2020 Lesson 4: It’s ok to fall down

I learned 5 big lessons this year and I am sharing them here because I hope they will

I learned 5 big lessons this year and I am sharing them here because I hope they will help someone else as much as they helped me. In Lesson 1, I shared how there is always something to be grateful for. Lesson 2 and Lesson 3 were all about the importance of having people in your life.

This lesson is about being kind to yourself.

A good leader tends to be very understanding about the mistakes and faults in their team – and very unforgiving towards their own.

If you have a business that’s running well, this is probably you. You will forgive suppliers for not meeting a deadline, you will forgive staff for making a mistake, you will forgive clients for treating you badly – but if you slip up, you’ll berate yourself forever.

2020 was the year of failure. Ideas that were pure gold – that would have been millionaire-makers in any other year – crashed and burned. People were tired, people panicked, people failed, ideas failed, businesses failed.

But the world is still here. We are still here. And we are much stronger than we were in January.
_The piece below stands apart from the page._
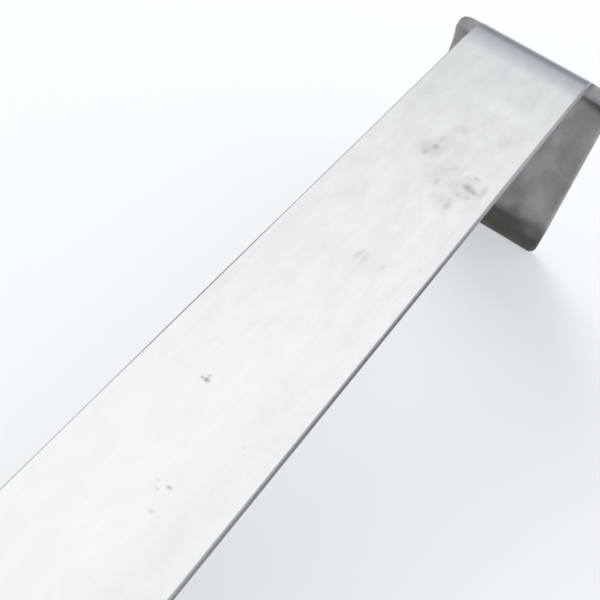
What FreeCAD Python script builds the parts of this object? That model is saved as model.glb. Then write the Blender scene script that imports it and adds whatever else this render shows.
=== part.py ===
# Handheld surgical retractor: one flat steel strip whose wider end is bent down into a lipped blade
import FreeCAD
import Part
import math
import os

from FreeCAD import Vector

# Handle strip
strip_width = 25.0
strip_thickness = 3.0
handle_length = 205.0
handle_corner_radius = 6.0

# Bend between handle and blade
bend_outer_radius = 13.0
bend_angle = 90.0

# Blade and its shoulders
blade_width = 36.6
blade_depth = 52.0
shoulder_angle = 40.0
shoulder_corner_radius = 4.0
shoulder_root_radius = 1.2
blade_corner_radius = 1.5

# Lip at the blade's tip, turned towards the handle
lip_inner_radius = 7.0
lip_angle = 40.0
lip_straight = 1.0

# Softened edges all round
edge_radius = 0.9

# Sizes that follow from the ones above
bend_inner_radius = bend_outer_radius - strip_thickness
lip_outer_radius = lip_inner_radius + strip_thickness
lip_drop = lip_outer_radius * math.sin(math.radians(lip_angle)) + lip_straight * math.cos(math.radians(lip_angle))
lip_start_depth = blade_depth - lip_drop
blade_front = bend_outer_radius
blade_back = bend_inner_radius
lip_centre = Vector(0, blade_back - lip_inner_radius, -lip_start_depth)
bend_centre = Vector(0, 0, -bend_outer_radius)


def on_circle(centre, radius, angle):
    """Point at an angle that turns from straight up, over the front, to straight down."""
    turn = math.radians(angle)
    return centre + Vector(0, radius * math.sin(turn), radius * math.cos(turn))


def arc(centre, radius, start, end):
    """Arc edge between two such angles."""
    middle = 0.5 * (start + end)
    points = [on_circle(centre, radius, angle) for angle in (start, middle, end)]
    return Part.Arc(*points).toShape()


def line(start, end):
    return Part.makeLine(start, end)


def widen(edges, width):
    """Solid made by drawing a closed side outline across the strip's width."""
    face = Part.Face(Part.Wire(edges))
    face.translate(Vector(-0.5 * width, 0, 0))
    return face.extrude(Vector(width, 0, 0))


def handle_and_shoulder_root():
    """Handle strip and the first part of the bend, as wide as the handle."""
    far_top = Vector(0, -handle_length, 0)
    far_under = Vector(0, -handle_length, -strip_thickness)
    bend_top = on_circle(bend_centre, bend_outer_radius, 0)
    bend_under = on_circle(bend_centre, bend_inner_radius, 0)
    root_top = on_circle(bend_centre, bend_outer_radius, shoulder_angle)
    root_under = on_circle(bend_centre, bend_inner_radius, shoulder_angle)
    outline = [
        line(far_top, bend_top),
        arc(bend_centre, bend_outer_radius, 0, shoulder_angle),
        line(root_top, root_under),
        arc(bend_centre, bend_inner_radius, shoulder_angle, 0),
        line(bend_under, far_under),
        line(far_under, far_top),
    ]
    return widen(outline, strip_width)


def blade_and_lip():
    """Rest of the bend, the blade and its lip, as wide as the blade."""
    root_top = on_circle(bend_centre, bend_outer_radius, shoulder_angle)
    root_under = on_circle(bend_centre, bend_inner_radius, shoulder_angle)
    front_top = on_circle(bend_centre, bend_outer_radius, bend_angle)
    back_top = on_circle(bend_centre, bend_inner_radius, bend_angle)
    lip_end_angle = bend_angle + lip_angle
    front_lip = on_circle(lip_centre, lip_outer_radius, bend_angle)
    back_lip = on_circle(lip_centre, lip_inner_radius, bend_angle)
    front_turned = on_circle(lip_centre, lip_outer_radius, lip_end_angle)
    back_turned = on_circle(lip_centre, lip_inner_radius, lip_end_angle)
    run_out = on_circle(Vector(0, 0, 0), lip_straight, lip_end_angle + 90)
    outline = [
        arc(bend_centre, bend_outer_radius, shoulder_angle, bend_angle),
        line(front_top, front_lip),
        arc(lip_centre, lip_outer_radius, bend_angle, lip_end_angle),
        line(front_turned, front_turned + run_out),
        line(front_turned + run_out, back_turned + run_out),
        line(back_turned + run_out, back_turned),
        arc(lip_centre, lip_inner_radius, lip_end_angle, bend_angle),
        line(back_lip, back_top),
        arc(bend_centre, bend_inner_radius, bend_angle, shoulder_angle),
        line(root_under, root_top),
    ]
    return widen(outline, blade_width)


def straight_edges_near(shape, half_width, place):
    """Edges as long as the strip is thick, on both sides, that pass close to a place of the side outline."""
    found = []
    for edge in shape.Edges:
        middle = edge.valueAt(0.5 * (edge.FirstParameter + edge.LastParameter))
        across = abs(abs(middle.x) - half_width)
        away = math.hypot(middle.y - place.y, middle.z - place.z)
        if across < 0.01 and away < 0.01 and abs(edge.Length - strip_thickness) < 0.01:
            found.append(edge)
    return found


def rounded_corners(shape):
    """Corners of the outline as seen square to the strip's face."""
    mid_bend = bend_outer_radius - 0.5 * strip_thickness
    mid_lip = lip_inner_radius + 0.5 * strip_thickness
    lip_end_angle = bend_angle + lip_angle
    run_out = on_circle(Vector(0, 0, 0), lip_straight, lip_end_angle + 90)
    handle_end = Vector(0, -handle_length, -0.5 * strip_thickness)
    shoulder = on_circle(bend_centre, mid_bend, shoulder_angle)
    tip = on_circle(lip_centre, mid_lip, lip_end_angle) + run_out
    corners = [
        (handle_end, 0.5 * strip_width, handle_corner_radius),
        (shoulder, 0.5 * blade_width, shoulder_corner_radius),
        (shoulder, 0.5 * strip_width, shoulder_root_radius),
        (tip, 0.5 * blade_width, blade_corner_radius),
    ]
    for place, half_width, radius in corners:
        edges = straight_edges_near(shape, half_width, place)
        shape = shape.makeFillet(radius, edges)
    return shape


def is_sharp(shape, edge):
    """True where two faces meet at a real angle along an edge."""
    faces = [face for face in shape.Faces if any(other.isSame(edge) for other in face.Edges)]
    if len(faces) != 2:
        return False
    middle = edge.valueAt(0.5 * (edge.FirstParameter + edge.LastParameter))
    normals = []
    for face in faces:
        u, v = face.Surface.parameter(middle)
        normals.append(face.normalAt(u, v))
    return abs(normals[0].dot(normals[1])) < 0.9


def softened(shape):
    """The whole outline's edges, broken on both faces."""
    edges = [edge for edge in shape.Edges if is_sharp(shape, edge)]
    return shape.makeFillet(edge_radius, edges)


def set_down(shape):
    """The retractor as it lies on a table: on the lip's edge and the underside of the handle's end."""
    lip_end_angle = bend_angle + lip_angle
    run_out = on_circle(Vector(0, 0, 0), lip_straight - edge_radius, lip_end_angle + 90)
    tip_contact = on_circle(lip_centre, lip_outer_radius - edge_radius, lip_end_angle) + run_out
    end_contact = Vector(0, -handle_length + edge_radius, -strip_thickness + edge_radius)
    reach = tip_contact - end_contact
    slope = math.degrees(math.atan2(-reach.z, reach.y))
    placed = shape.copy()
    placed.rotate(Vector(0, 0, 0), Vector(1, 0, 0), slope)
    box = placed.optimalBoundingBox(False, False)
    placed.translate(Vector(0, -0.5 * (box.YMin + box.YMax), -box.ZMin))
    print("handle slope", round(slope, 3), "degrees")
    return placed


def retractor():
    blank = handle_and_shoulder_root().fuse(blade_and_lip()).removeSplitter()
    solid = softened(rounded_corners(blank.Solids[0]))
    return set_down(solid.Solids[0] if solid.Solids else solid)


os.makedirs("parts", exist_ok=True)
body = retractor()
box = body.optimalBoundingBox(False, False)
print("valid", body.isValid(), "closed", body.isClosed(), "faces", len(body.Faces))
print("volume", round(body.Volume, 1), "mm3")
print("x", round(box.XMin, 3), round(box.XMax, 3))
print("y", round(box.YMin, 3), round(box.YMax, 3))
print("z", round(box.ZMin, 3), round(box.ZMax, 3))
body.exportStep("parts/retractor.step")
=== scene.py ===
# %% [markdown]
# # A hand-held retractor in satin stainless steel
#
# The instrument is one flat steel strip. Most of it is a plain handle, 25 mm wide and 3 mm thick. Its far end was
# cut wider while the strip was flat, and was then bent down through a right angle into a blade with a small lip at
# the tip. The steel's finish is written first, because the bending step hands it out. After that the lesson follows
# the maker's order: blank, softened edges, bends. The measured solid is loaded at the very start, so that the finished
# piece can be held against it.

# %% Load the measured solid
import math

import bmesh
import bpy
from mathutils import Matrix, Vector


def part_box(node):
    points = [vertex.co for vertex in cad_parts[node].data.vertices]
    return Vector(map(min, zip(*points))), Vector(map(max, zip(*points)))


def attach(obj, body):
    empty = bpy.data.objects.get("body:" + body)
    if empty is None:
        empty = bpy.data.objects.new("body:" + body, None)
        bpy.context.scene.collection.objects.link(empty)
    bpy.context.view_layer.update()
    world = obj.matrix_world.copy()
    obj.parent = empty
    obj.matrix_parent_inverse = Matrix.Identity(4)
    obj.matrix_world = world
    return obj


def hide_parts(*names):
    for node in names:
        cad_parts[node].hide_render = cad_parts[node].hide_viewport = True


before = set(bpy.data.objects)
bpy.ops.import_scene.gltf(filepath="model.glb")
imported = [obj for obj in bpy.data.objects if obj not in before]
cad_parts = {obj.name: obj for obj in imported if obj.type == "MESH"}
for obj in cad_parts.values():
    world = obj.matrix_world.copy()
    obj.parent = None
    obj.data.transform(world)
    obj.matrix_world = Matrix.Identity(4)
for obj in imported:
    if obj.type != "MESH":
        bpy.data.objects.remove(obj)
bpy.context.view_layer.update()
solid_low, solid_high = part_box("retractor")
print("solid, mm:", [round(1000 * v, 2) for v in solid_high - solid_low])

# %% [markdown]
# ## Sizes
#
# A cutter's drawing shows the flat blank, and a bender's drawing shows radii and angles. Both are needed here, and
# all lengths are in metres. The coordinate that runs along the strip is called s. It is zero where the bend begins,
# negative on the handle and positive round the bend, down the blade and into the lip.

# %% Sizes of the blank and of its bends
MM = 0.001
STRIP_WIDTH = 25 * MM
THICKNESS = 3 * MM
HANDLE_LENGTH = 205 * MM
HANDLE_CORNER = 6 * MM
BLADE_WIDTH = 36.6 * MM
BLADE_DEPTH = 52 * MM
BLADE_CORNER = 1.5 * MM
BLADE_FRONT = 13 * MM
SHOULDER_ANGLE = math.radians(40)
SHOULDER_CORNER = 4 * MM
SHOULDER_ROOT = 1.2 * MM
LIP_RADIUS = 10 * MM
LIP_ANGLE = math.radians(40)
LIP_STRAIGHT = 1 * MM
EDGE_RADIUS = 0.9 * MM
HANDLE_EDGE_RADIUS = 0.28 * MM

# %% [markdown]
# A strip that is pressed over a former doesn't go from straight to round at a line. A few millimetres before the bend
# it already leans over a little. On bright steel this lead-in is easy to see: it makes the tone fade slowly towards the
# crest. It is made here as a first bend of six degrees on a large radius, and the main bend does the rest.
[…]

The truth is that no matter what year it is, if you are constantly striving to be perfect, then you will constantly fail.
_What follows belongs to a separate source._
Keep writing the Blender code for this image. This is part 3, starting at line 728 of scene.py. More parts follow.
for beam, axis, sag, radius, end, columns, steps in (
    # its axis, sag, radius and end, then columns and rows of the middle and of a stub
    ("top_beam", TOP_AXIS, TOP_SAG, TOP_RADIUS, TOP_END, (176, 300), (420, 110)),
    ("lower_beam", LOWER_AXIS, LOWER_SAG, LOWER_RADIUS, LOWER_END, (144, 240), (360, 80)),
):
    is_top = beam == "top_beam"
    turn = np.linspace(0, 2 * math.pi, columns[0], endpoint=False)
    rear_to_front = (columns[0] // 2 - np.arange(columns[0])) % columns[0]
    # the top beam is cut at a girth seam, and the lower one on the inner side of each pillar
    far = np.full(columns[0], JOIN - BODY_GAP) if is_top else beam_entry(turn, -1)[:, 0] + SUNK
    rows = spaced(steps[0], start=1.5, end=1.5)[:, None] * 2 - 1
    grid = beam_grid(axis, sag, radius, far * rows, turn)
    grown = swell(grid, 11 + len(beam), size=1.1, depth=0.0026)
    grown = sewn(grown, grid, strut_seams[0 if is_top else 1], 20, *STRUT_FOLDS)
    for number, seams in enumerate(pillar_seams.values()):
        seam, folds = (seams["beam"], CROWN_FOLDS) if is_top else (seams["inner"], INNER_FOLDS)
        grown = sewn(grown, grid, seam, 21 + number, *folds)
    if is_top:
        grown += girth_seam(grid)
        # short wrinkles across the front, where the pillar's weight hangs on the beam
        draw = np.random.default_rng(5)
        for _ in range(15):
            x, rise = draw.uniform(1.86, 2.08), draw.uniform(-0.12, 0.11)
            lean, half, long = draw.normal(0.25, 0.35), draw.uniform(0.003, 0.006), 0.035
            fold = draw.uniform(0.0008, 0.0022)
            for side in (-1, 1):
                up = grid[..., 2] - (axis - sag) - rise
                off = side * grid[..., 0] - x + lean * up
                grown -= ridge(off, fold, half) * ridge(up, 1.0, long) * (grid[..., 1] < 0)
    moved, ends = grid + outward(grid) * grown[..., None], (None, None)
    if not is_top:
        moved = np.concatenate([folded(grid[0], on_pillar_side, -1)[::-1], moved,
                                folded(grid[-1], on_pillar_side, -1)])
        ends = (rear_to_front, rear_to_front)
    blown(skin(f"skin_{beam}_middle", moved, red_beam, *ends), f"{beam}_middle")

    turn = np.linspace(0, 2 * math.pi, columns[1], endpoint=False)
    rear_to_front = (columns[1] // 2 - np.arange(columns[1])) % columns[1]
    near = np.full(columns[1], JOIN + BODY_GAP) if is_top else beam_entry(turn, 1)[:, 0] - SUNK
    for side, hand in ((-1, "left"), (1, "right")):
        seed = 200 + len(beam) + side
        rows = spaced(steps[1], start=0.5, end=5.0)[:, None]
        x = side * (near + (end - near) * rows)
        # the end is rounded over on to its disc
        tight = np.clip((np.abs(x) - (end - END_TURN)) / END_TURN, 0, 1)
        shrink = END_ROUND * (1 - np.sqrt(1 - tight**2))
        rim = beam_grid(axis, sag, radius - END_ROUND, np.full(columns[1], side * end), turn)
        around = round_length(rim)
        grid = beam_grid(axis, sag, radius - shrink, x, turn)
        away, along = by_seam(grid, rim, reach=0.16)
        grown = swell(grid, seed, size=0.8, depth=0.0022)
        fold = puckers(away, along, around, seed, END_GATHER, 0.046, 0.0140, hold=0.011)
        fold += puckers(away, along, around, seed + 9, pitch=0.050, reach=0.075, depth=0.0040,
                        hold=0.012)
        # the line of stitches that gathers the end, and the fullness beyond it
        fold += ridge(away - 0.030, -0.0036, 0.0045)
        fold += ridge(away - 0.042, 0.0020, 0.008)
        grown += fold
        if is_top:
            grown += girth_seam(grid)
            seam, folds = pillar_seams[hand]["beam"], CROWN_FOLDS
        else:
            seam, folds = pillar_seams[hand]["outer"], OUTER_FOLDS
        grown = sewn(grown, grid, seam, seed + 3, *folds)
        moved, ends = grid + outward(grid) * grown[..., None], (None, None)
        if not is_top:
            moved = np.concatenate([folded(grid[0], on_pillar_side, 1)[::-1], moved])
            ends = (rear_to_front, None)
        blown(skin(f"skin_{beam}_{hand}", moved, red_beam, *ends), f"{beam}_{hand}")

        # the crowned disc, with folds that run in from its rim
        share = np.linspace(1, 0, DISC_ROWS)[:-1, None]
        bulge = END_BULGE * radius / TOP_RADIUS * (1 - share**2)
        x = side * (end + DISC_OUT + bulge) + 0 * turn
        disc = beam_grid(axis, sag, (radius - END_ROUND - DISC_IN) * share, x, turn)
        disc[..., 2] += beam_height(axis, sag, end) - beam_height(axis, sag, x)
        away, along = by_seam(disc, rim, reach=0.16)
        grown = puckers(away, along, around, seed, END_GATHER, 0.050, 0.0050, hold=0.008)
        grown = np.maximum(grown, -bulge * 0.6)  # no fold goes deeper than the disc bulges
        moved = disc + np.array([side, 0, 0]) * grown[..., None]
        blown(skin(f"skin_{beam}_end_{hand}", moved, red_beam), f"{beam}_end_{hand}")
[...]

There are days when I work like a machine. There are days when achieving a single productive hour is hard. There are days when I can handle everything thrown at me and days when I can’t face a difficult email. There are days when I want to talk to everybody and days when I don’t want to see a face that doesn’t have whiskers and fur. There are days when I have life-changing ideas and days when I battle to pick a font colour. Some days I am the bad-ass boss of my life and some days I am a scared little girl.
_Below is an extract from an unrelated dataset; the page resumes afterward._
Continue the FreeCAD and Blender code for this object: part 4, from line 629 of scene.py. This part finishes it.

I have always berated myself for not being able to keep up a level of “perfection” but the simple truth is that perfection is impossible. I just need to be the best version of myself that I can be in that particular moment in time – that is definitely food enough.

It is ok to fail. It is ok to get it wrong.

There is an anecdote about Sir Thomas Edison, inventor of the lightbulb. He had been working on a battery and things were, by all accounts, not going well. The story goes that he had had many failed attempts (the numbers change depending on the source) and so a well-meaning friend attempted to sympathise with the situation, stating what a terrible shame it was that such a tremendous amount of work had not produced any results.  Apparently Edison turned to his friend with a smile and announced, “Results! Why my man, I have gotten lots of results! I know of several thousand things that won’t work.”

There is sufficient historical evidence that this incident did occur, although the exact wording and details change in different accounts. But whether it is true or not it, does highlight one truth:

Failure is actually only a matter of perspective.

Because every time you do fail, you also learn. And knowledge is far more powerful than success. Yes, failure has a cost and sometimes it is a very physical and painful cost – but it is never the end of the road, it is just the start of another one.

So instead of aiming for perfection, aim for excellence.

Excellence means knowing when your product or service is good enough – perfectionism will mean it never leaves the building.

Excellence means that you always do your best – perfectionism finds consistent fault with everything.

Excellence means understanding that your best changes depending on your circumstances – perfectionism ignores exhaustion and grief.

Excellence produces confidence – perfectionism produces shame.

Excellence means knowing your value – perfectionism means constantly underrating yourself.

Excellence learns from failure – perfectionism lives in fear of failure.

Do not live your life in fear of the inevitable. Do not strive for a standard that is impossible to meet.

It’s perfectly fine to fall down. Just get back up again.